So, I am reading a new book called "More Good News" by David Suzuki and Holly Dressel. I was in the middle of The World Is Flat 3.0 and it was funny, something happened. More Good News, The World Is Flat, The Omnivore's Dilemma, The Plundered Planet. All of it came together in my head. The World is Flat talks about how Globalization took the world from component parts to an integrated whole. The Omnivore's Dilemma talks about the idea of component, industrial agriculture vs the idea of holistic farming (ie, Polyface Farms). Plundered Planet talked about taking stock of African countries in a holistic way, viewing them as complete, self-sustaining countries through enabling their economy. More Good News touched on more or less all of these topics, and I was a little shocked. Then I realized something, and I'm sure a lot of much smarter people have already realized this.
We need more holistic approaches to everything that we do. Policy, education, food production, global economy, the biosphere, and personal life. Everything links to everything else.
Why is it that we expect citizens, scientists, and politicians to think holistically to solve our energy, climate, and political issues when we train them in a compartmentalized, reductionist way? I suppose the idea of separate entities to manage what we imagine to be "component parts" of a natural system fits the old paradigm of how we see things. Why is it that we have a Ministry of Energy and Infrastructure that is generally for the most part, disconnected with the Ministry of Agriculture? Why are they both not a part of the Ministry of the Environment? While I may be just some idiot babbling, I think it's about time we took a more holistic approach to government. Not only in the sense of taking the larger picture approach to our climate and sustainability issues, but also when it comes to the human factor. Business needs should be balanced with human needs. Human needs with nature's needs. I'm not nearly as articulate as I would like to be, but something inside my head tells me we're doing this whole government thing all wrong.

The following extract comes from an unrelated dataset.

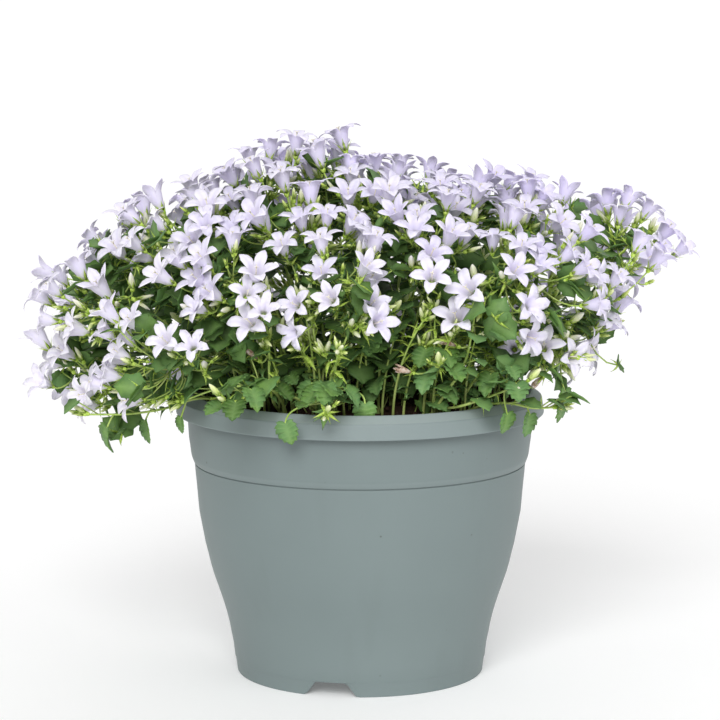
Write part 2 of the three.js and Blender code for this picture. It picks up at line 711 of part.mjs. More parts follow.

The whole idea of bottom up management (which is given a huge pat on the back in Suzuki's book) is very intriguing, and I think that while I can see Paul's point about it being a bit of a romantic ideal, I very strongly believe that David has a point. If a system can't be sustained without industrial input, then we are simply spending natural capital as opposed to spending natural interest, or making a net natural savings. The main issue I want to get more reading on is whether or not holistic farming can sustain the population of an economic bloc like NAFTA or the EU. I know that a lot of industrial agriculture is subsidized, and so the food is cheap (usually people say it's cheap because it leverages economies of scale, but the fact is, corn is heavily subsidized in the US).
The Suzuki book brings up a really good point that was made a few times in the Omnivore's Dilemma. Current policy favours the industry. With Omnivore's it was that legislation favoured the industrial food complex. Subsidizing corn. In the Suzuki book so far, he's talking about current policy that favours large heavy industry, and energy production. Oil and gas is heavily subsidized so that we can enjoy it as cheaply as possible. Car manufacturing is subsidized, so we can enjoy having cars.
Suzuki points to Germany as a country that put the right tax incentives to encourage sustainable technologies. I think Canada would be extremely wise to follow step (and, I'm not done the book yet, but I think we have taken very baby steps on this path).
Anyway, think about what would happen if we removed all the hidden money that goes into our cheap food, our cheap cars, and our cheap gas. The problem with the way these industries work is that we haven't thought about the problem of transportation, energy and food security with as wide a scope as we should have. With the cheap cars, we are now not only adding to our energy problem, but we have subsidized cars so heavily in NA, that there is very little left for public transit. I've never been to Europe (not that I remember), but I've heard that their public transportation is the best. While I'm sure they do subsidize their cars as well, they seem to have a more holistic approach to managing how people get around. The food security issue was pretty well summed up by The Omnivore's Dilemma, so I won't go into it again. Basically, holistic management of farm land can not only produce healthy food, but also restore the land and make farming sustainable. The holistic approach to energy is an interesting one. In most of the climate change books I've read, they all recommend a strong mix of renewables. Some are looking for silver bullet solutions (nuclear, or heavy solar investment), and Suzuki brings up a good point: we can't just plaster our deserts with solar panels, nor can we just line our coasts with wind turbines. A holistic approach to solving our energy problem would massively benefit everyone. Now, I don't quite have the same vigor against nuclear as Suzuki does. I happen to think nuclear can help us while we ramp up investment to boost development of better renewables.
Anyway, all this text is pretty disorganized at the moment, it vaguely links together. I didn't even talk about the whole point of this post: holistic education. I think it was a TED talk, Suzuki's book, and the fact that I had just read in Thomas Friedman's book his revelation to his children that people in India and China are competing for their jobs. Anyway, I think holistic education is the answer to all our current problems, whatever holistic education is. I'm still so stuck in this whole faculties of specialization thing still. No surprise there, since I'm a product of such a style of education.
That's it for now, I may do a follow up post, because I'm sure someone else out there has articulated what I'm trying to say much better, and with much more authority.